From the listing below, select every line where the word "included" appears.
::::
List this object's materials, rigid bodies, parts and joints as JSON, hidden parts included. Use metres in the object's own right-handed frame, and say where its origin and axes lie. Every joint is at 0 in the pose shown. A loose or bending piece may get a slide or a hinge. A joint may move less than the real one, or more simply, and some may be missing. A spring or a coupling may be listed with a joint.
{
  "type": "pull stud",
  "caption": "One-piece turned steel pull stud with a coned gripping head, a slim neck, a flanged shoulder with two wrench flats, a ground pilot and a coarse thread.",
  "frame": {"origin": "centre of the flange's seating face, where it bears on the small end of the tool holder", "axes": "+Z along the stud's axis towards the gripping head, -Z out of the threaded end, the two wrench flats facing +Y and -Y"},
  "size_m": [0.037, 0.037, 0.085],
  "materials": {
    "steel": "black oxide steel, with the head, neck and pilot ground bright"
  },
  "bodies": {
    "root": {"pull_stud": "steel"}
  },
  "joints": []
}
::::
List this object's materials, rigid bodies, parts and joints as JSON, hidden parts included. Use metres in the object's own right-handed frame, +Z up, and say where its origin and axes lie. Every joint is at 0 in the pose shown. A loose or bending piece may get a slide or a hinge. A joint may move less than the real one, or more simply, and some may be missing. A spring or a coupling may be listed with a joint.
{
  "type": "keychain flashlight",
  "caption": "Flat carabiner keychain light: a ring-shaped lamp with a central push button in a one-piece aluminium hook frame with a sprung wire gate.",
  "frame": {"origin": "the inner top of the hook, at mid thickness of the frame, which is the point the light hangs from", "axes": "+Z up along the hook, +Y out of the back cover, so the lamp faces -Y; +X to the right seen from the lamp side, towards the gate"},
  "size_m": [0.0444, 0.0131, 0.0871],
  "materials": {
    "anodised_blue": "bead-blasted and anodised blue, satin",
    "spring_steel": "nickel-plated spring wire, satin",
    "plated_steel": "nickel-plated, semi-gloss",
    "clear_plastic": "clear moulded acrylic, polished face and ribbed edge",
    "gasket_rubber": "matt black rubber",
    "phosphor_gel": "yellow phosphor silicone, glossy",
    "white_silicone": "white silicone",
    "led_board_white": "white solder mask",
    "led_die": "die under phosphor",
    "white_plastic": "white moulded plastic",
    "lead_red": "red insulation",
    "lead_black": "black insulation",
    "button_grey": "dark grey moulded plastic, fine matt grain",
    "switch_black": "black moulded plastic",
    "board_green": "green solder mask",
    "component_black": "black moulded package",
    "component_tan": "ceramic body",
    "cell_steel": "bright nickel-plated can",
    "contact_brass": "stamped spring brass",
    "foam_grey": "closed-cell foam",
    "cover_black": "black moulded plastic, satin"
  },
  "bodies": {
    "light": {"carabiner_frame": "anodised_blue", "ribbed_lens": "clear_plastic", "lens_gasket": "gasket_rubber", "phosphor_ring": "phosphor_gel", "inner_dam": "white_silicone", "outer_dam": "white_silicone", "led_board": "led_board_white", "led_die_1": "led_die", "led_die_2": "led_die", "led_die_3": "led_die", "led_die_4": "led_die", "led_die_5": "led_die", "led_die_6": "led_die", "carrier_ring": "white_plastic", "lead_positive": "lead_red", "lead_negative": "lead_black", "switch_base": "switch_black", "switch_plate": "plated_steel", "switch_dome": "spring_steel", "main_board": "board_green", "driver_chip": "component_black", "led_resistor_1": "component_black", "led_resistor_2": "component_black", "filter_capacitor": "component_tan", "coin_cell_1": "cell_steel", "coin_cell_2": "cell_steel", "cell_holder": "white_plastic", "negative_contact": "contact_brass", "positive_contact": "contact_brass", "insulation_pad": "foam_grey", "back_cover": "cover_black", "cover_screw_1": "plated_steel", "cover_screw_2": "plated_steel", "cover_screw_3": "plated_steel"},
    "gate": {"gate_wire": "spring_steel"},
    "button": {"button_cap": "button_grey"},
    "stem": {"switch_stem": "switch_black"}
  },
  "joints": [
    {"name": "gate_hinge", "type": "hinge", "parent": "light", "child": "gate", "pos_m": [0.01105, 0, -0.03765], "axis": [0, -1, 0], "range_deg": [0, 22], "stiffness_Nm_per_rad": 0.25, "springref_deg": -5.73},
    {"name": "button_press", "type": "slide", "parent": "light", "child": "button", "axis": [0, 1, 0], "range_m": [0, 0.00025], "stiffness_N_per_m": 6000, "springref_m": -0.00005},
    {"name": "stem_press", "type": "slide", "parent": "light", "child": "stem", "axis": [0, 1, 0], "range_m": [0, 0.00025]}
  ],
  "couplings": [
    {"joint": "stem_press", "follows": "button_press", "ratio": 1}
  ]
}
::::
# Answer to the problem
List this object's materials, rigid bodies, parts and joints as JSON, hidden parts included. Use metres in the object's own right-handed frame, and say where its origin and axes lie. Every joint is at 0 in the pose shown. A loose or bending piece may get a slide or a hinge. A joint may move less than the real one, or more simply, and some may be missing. A spring or a coupling may be listed with a joint.
List this object's materials, rigid bodies, parts and joints as JSON, hidden parts included. Use metres in the object's own right-handed frame, +Z up, and say where its origin and axes lie. Every joint is at 0 in the pose shown. A loose or bending piece may get a slide or a hinge. A joint may move less than the real one, or more simply, and some may be missing. A spring or a coupling may be listed with a joint.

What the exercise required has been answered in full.